Moving from masonic symbolism to history, Albo tells us that an unidentified "Masonic historian in Vancouver" told him that within weeks of General Wolfe's death, the Provincial Grand Lodge of Québec was formed. [p. 71] Albo might have been better served if he had talked to a masonic historian in Québec. Wolfe died on 13 September 1759. The first meeting to form the Provincial Grand Lodge of Canada (not Québec) was held a full ten weeks later on 28 November 1759, and they didn't receive a warrant to actually constitute themselves a Provincial Grand Lodge until 5 May 1764. The Grand Lodge of Québec was established on 20 October 1869.
He claims: "The Freemasons began in England in the early eighteenth century as a medieval guild of stonemasons, although many within the craft claim its lineage dates back to the pharaohs of Egypt". [p. 81] He further claims: "some Masons and a very unique Rosicrucian order trace their origin to a mystery school [Thutmosis III] supposedly founded in 1489 BCE." [p. 86] Conflating the eighteenth century with mediaeval times can be blamed on sloppy editing, but failing to identify the "many" who claim an Egyptian lineage is sloppy history.
All this leads Vesely to ask: "So you thing Frank Worthington Simon was paying tribute to the roots of Freemasonry by setting up these sphinxes with the pharaoh's name on them?" [p. 86] Albo again refuses to answer Vesely's question head on but then segues into: "The Hermetic Order of Golden Dawn was founded in London in 1888 by three Freemasons." [p. 87] Well, two of them were Freemasons at the time. Regardless, the connexion becomes tenuous when the only link between Frank Simon and Freemasonry is the fact that he was in Edinburgh at the same time that a fringe masonic group opened a temple there. To call it an "exclusive intellectual circle" that would have caught the attention of Simon is unsupported.
Art and architecture
Painter Augustus Vincent Tack's mural in the legislative chamber is edged by a decorative tree. Albo claims that this represents the kabbalistic tree of life which "had a major impact on western esotericism in all its forms—Freemasonry, Rosicrucianism, the works." [p. 92] A citation, any citation, justifying either claim would have been welcome. Albo doesn't claim Tack was a freemason so, again, what's the relevance?

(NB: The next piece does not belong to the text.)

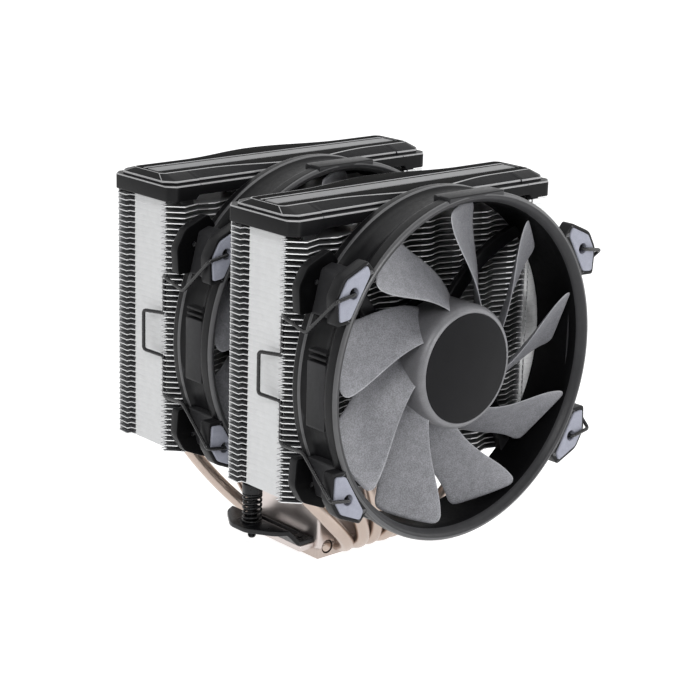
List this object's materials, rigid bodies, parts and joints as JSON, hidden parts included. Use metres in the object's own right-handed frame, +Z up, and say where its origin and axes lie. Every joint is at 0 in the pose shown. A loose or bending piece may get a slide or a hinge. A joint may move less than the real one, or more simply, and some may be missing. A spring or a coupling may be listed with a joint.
{
  "type": "cpu tower cooler",
  "caption": "Tower CPU air cooler: heat pipes rise from a plated base into finned towers with black covers, cooled by round clipped-on fans and held by sprung screws.",
  "frame": {"origin": "centre of the base's contact face, which lies on the processor", "axes": "+Z up away from the processor along the towers, +X across the width, +Y the way the air flows, so the intake fan faces -Y"},
  "size_m": [0.1458, 0.143, 0.164],
  "materials": {
    "plated_copper": "nickel plated, satin",
    "plated_block": "nickel plated, satin",
    "plated_pipe": "nickel plated copper, satin",
    "fin_sheet": "bright rolled sheet",
    "satin_strip": "brushed, satin",
    "black_cover": "fine moulded satin",
    "black_steel": "black, semi-gloss",
    "black_spring": "black oxide",
    "fan_frame_plastic": "fine moulded satin",
    "pad_rubber": "matte",
    "impeller_plastic": "fine grained satin",
    "hub_label": "printed film",
    "shaft_steel": "ground",
    "bearing_bronze": "sintered",
    "yoke_steel": "pressed",
    "magnet_ferrite": "bonded ferrite",
    "core_steel": "laminated",
    "coil_copper": "enamelled wire",
    "circuit_board": "solder resist",
    "clip_wire": "black coated wire"
  },
  "bodies": {
    "cooler": {"cold_plate": "plated_copper", "base_block": "plated_block", "heat_pipe_1": "plated_pipe", "heat_pipe_2": "plated_pipe", "heat_pipe_3": "plated_pipe", "heat_pipe_4": "plated_pipe", "heat_pipe_5": "plated_pipe", "heat_pipe_6": "plated_pipe", "heat_pipe_7": "plated_pipe", "front_fin_stack": "fin_sheet", "rear_fin_stack": "fin_sheet", "front_cover": "black_cover", "rear_cover": "black_cover", "front_cover_strip": "satin_strip", "rear_cover_strip": "satin_strip", "left_mount_bracket": "black_steel", "right_mount_bracket": "black_steel", "bracket_screws": "black_steel", "left_spring": "black_spring", "right_spring": "black_spring", "front_fan_frame": "fan_frame_plastic", "rear_fan_frame": "fan_frame_plastic", "front_fan_pads": "pad_rubber", "rear_fan_pads": "pad_rubber", "front_fan_bearing": "bearing_bronze", "rear_fan_bearing": "bearing_bronze", "front_stator_core": "core_steel", "rear_stator_core": "core_steel", "front_motor_coils": "coil_copper", "rear_motor_coils": "coil_copper", "front_circuit_board": "circuit_board", "rear_circuit_board": "circuit_board", "front_left_clip": "clip_wire", "front_right_clip": "clip_wire", "rear_left_clip": "clip_wire", "rear_right_clip": "clip_wire"},
    "front_rotor": {"front_impeller": "impeller_plastic", "front_hub_label": "hub_label", "front_fan_shaft": "shaft_steel", "front_rotor_yoke": "yoke_steel", "front_rotor_magnet": "magnet_ferrite"},
    "rear_rotor": {"rear_impeller": "impeller_plastic", "rear_hub_label": "hub_label", "rear_fan_shaft": "shaft_steel", "rear_rotor_yoke": "yoke_steel", "rear_rotor_magnet": "magnet_ferrite"},
    "left_plunger": {"left_screw_retainer": "black_steel"},
    "left_screw": {"left_mount_screw": "black_steel"},
    "right_plunger": {"right_screw_retainer": "black_steel"},
    "right_screw": {"right_mount_screw": "black_steel"}
  },
  "joints": [
    {"name": "front_fan_spin", "type": "hinge", "parent": "cooler", "child": "front_rotor", "pos_m": [0, -0.0829, 0.094], "axis": [0, 1, 0], "continuous": true},
    {"name": "rear_fan_spin", "type": "hinge", "parent": "cooler", "child": "rear_rotor", "pos_m": [0, -0.0077, 0.094], "axis": [0, 1, 0], "continuous": true},
    {"name": "left_screw_press", "type": "slide", "parent": "cooler", "child": "left_plunger", "axis": [0, 0, -1], "range_m": [0, 0.0045], "stiffness_N_per_m": 6000, "springref_m": -0.0015, "deforming": ["left_spring"]},
    {"name": "left_screw_turn", "type": "hinge", "parent": "left_plunger", "child": "left_screw", "pos_m": [-0.041, 0, 0.0074], "axis": [0, 0, 1], "continuous": true},
    {"name": "right_screw_press", "type": "slide", "parent": "cooler", "child": "right_plunger", "axis": [0, 0, -1], "range_m": [0, 0.0045], "stiffness_N_per_m": 6000, "springref_m": -0.0015, "deforming": ["right_spring"]},
    {"name": "right_screw_turn", "type": "hinge", "parent": "right_plunger", "child": "right_screw", "pos_m": [0.041, 0, 0.0074], "axis": [0, 0, 1], "continuous": true}
  ]
}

The authors claim that Septimus Warwick is credited in the Dictionary of Scottish Achitects, and the Dictionary of English Architects, with providing the working drawings and being the on-site architect. Actually, the Dictionary only says that Warwick was engaged to "assist in the provision of the working drawings."
The five Ws
Historical research, like detective work and good reporting, boils down to the five Ws: who, what, where, when and why.
The "who" are the competition assessor, Leonard Stokes; architects, Simon and Warwick; draughtsman, Boddington; provincial architect, Victor Horwood; and artists, Frank Brangwyn and Augustus Vincent Tack. Warwick, who assisted in the working drawings, and Horwood who oversaw much of the construction were the only two freemasons involved. Neither have been shown to have influenced the design or decoration.

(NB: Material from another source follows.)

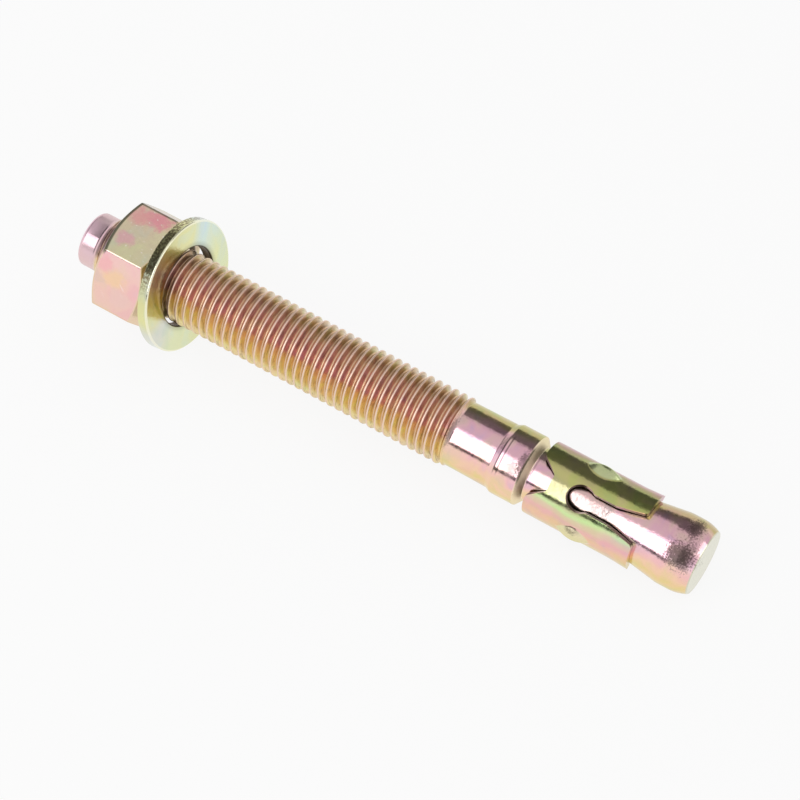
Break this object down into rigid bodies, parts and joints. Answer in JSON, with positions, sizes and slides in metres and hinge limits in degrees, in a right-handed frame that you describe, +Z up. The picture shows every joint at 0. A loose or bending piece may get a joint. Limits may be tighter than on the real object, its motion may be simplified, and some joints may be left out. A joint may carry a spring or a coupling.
{
  "type": "wedge anchor",
  "caption": "Torque-expanded wedge anchor: threaded stud with a collar and an end cone, a rolled expansion clip on its neck, a flat washer and a hexagon nut.",
  "frame": {"origin": "on the floor, at the middle of the lying anchor's box seen from above", "axes": "+X along the lying anchor from the dog point towards the cone, +Z up; the stud's axis falls 2.9 degrees towards the cone, because the washer's rim holds the threaded end up"},
  "size_m": [0.1508, 0.0296, 0.0296],
  "materials": {
    "stud_zinc": "steel, zinc plated and iridescent yellow passivated, smooth",
    "clip_zinc": "steel strip, zinc plated and iridescent yellow passivated",
    "washer_zinc": "steel, zinc plated and pale yellow passivated, stamped",
    "nut_zinc": "steel, zinc plated and iridescent yellow passivated, lightly scratched"
  },
  "bodies": {
    "stud": {"stud": "stud_zinc"},
    "clip": {"clip": "clip_zinc"},
    "washer": {"washer": "washer_zinc"},
    "nut": {"nut": "nut_zinc"}
  },
  "joints": [
    {"name": "clip_play", "type": "slide", "parent": "stud", "child": "clip", "axis": [0.9987, 0, -0.0512], "range_m": [-0.0019, 0]},
    {"name": "nut_travel", "type": "slide", "parent": "stud", "child": "washer", "axis": [0.9987, 0, -0.0512], "range_m": [-0.012, 0.071]},
    {"name": "nut_turn", "type": "hinge", "parent": "washer", "child": "nut", "pos_m": [-0.06118, 0, 0.01478], "axis": [0.9987, 0, -0.0512], "range_deg": [-2161, 12781]}
  ],
  "couplings": [
    {"joint": "nut_turn", "follows": "nut_travel", "rad_per_m": 3141.6}
  ]
}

The "what" is a collection of architectural details: two columns with nothing to suggest that they have masonic significance; a mural of a soldier with a torn shirt painted by a non-mason; and... that's about it. The use of classical elements, Egyptian or Greek, is hardly masonically significant in the context of architecture of the period.
The "where" raises questions of location. Without complete descriptions any symbolism derived from sequence or ocurrence is meaningless.
The "when" raises the question of relevance. Suggesting that Simon may have had some contact with the Golden Dawn while he was in Edinburgh doesn't make it true, or even relevant. The fact that spiritualism enjoyed a vogue in the decades following the Great War equally has no relevance. A list of premiers who were freemasons has no relevance; only the premier of the day, and his masonic membership, has any relevance. And considering the financial fiddling of Horwood et al, obviously the teachings of Freemasonry did not have much relevance to them.
The fifth question of "why" becomes irrelevant in the absence of any substantial answers to the first four. But a lot of thought has been put into answering that question and many suppositions are put forward by the authors. Unfortunately none of them are relevant to demonstrating that there was a masonic influence on the design and completion of the Manitoba Legislature Building.
Dr Frank Albo is an academic, and his otherwise solid research appears to have been hijacked by journalists more interested in sensational headlines than academic rigor. An entertaining if somewhat frustrating read, The Hermetic Code is bad history. Unfortunately, it has become the new script for tour guides showing people around the building. And that's how bad history becomes popular history.

1.The Hermetic Code, written by Carolin Vesely and Buzz Currie, edited by Margo Goodhand. [15 part series on Frank Albo's research into the architecture of the Manitoba Legislature, Winnipeg Free Press, November-December 2006.]
2.The Rev. W. S. Caldecott takes the cubit of Josephus and the Middoth to be 1 1/5 ft or 14.4 inches. Differences of opinion continue: A. R. S. Kennedy fixes the cubit at 17.6 inches. (Expository Times, XX, 24 ff); G. A. Smith reckons it at 20,67 inches. (Jerusalem, II, 504); T. Witton Davies estimates it at about 18 in. (HDB, IV, 713), etc.
3.Subsequent research by Dr. Albo has shown Simon to have been a Freemason in Scotland, and appointed a Grand Lodge officer, Grand Architect, for 1901-1902.